TASK DESCRIPTION: Go through the material below and copy each line where the word "code" appears.

RAW DATA:
-----
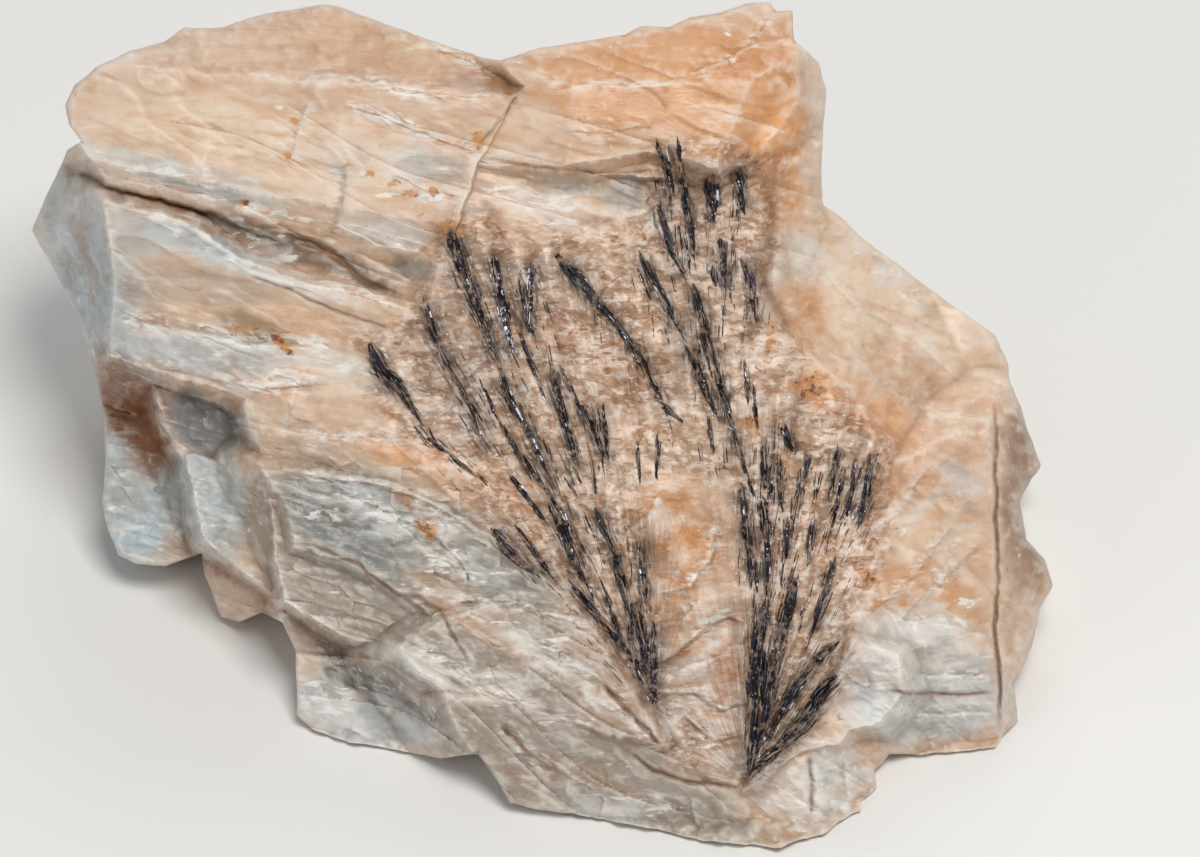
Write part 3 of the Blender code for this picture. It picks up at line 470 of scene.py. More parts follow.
-----
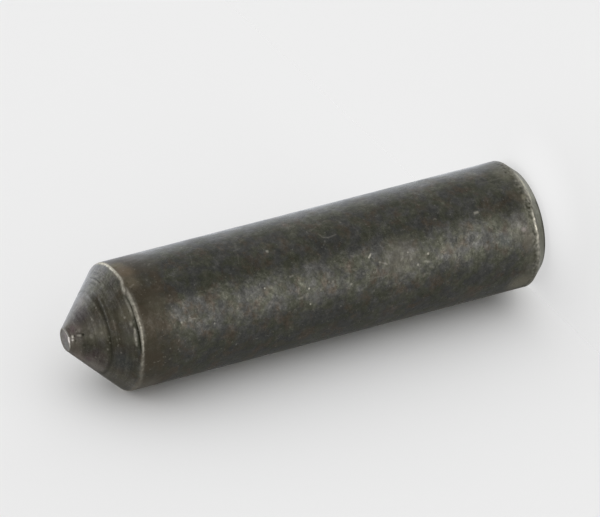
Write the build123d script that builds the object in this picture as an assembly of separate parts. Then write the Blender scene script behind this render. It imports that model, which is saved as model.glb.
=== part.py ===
-----
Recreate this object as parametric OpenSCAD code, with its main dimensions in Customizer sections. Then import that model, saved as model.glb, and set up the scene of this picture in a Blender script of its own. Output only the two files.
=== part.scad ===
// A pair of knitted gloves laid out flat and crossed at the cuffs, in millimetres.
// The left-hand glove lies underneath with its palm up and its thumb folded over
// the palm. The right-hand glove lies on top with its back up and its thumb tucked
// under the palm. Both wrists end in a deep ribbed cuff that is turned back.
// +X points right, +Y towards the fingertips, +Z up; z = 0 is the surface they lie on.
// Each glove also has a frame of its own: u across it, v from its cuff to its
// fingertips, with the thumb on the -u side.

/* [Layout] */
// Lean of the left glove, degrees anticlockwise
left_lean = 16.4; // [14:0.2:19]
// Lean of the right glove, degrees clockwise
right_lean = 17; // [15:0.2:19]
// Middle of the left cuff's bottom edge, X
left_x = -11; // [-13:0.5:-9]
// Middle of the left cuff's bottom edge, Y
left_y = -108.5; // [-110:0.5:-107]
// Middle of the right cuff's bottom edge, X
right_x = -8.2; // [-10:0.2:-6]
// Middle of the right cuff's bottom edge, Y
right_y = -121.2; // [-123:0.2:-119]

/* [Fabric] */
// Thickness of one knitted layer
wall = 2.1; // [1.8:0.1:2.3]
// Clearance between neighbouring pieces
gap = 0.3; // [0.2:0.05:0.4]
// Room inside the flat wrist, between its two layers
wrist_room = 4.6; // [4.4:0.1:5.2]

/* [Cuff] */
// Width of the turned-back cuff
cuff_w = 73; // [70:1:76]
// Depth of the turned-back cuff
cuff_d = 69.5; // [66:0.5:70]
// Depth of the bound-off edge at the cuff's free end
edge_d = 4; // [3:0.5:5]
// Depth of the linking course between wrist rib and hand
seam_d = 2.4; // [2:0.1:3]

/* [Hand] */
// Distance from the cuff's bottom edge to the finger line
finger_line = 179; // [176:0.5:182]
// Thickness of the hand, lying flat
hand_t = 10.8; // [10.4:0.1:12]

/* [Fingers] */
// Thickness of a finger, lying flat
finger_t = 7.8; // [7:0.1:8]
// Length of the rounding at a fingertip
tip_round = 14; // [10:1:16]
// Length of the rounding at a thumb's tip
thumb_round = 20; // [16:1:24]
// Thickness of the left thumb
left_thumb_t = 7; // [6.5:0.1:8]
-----
FINAL RESULT:
Write part 3 of the Blender code for this picture. It picks up at line 470 of scene.py. More parts follow.
Recreate this object as parametric OpenSCAD code, with its main dimensions in Customizer sections. Then import that model, saved as model.glb, and set up the scene of this picture in a Blender script of its own. Output only the two files.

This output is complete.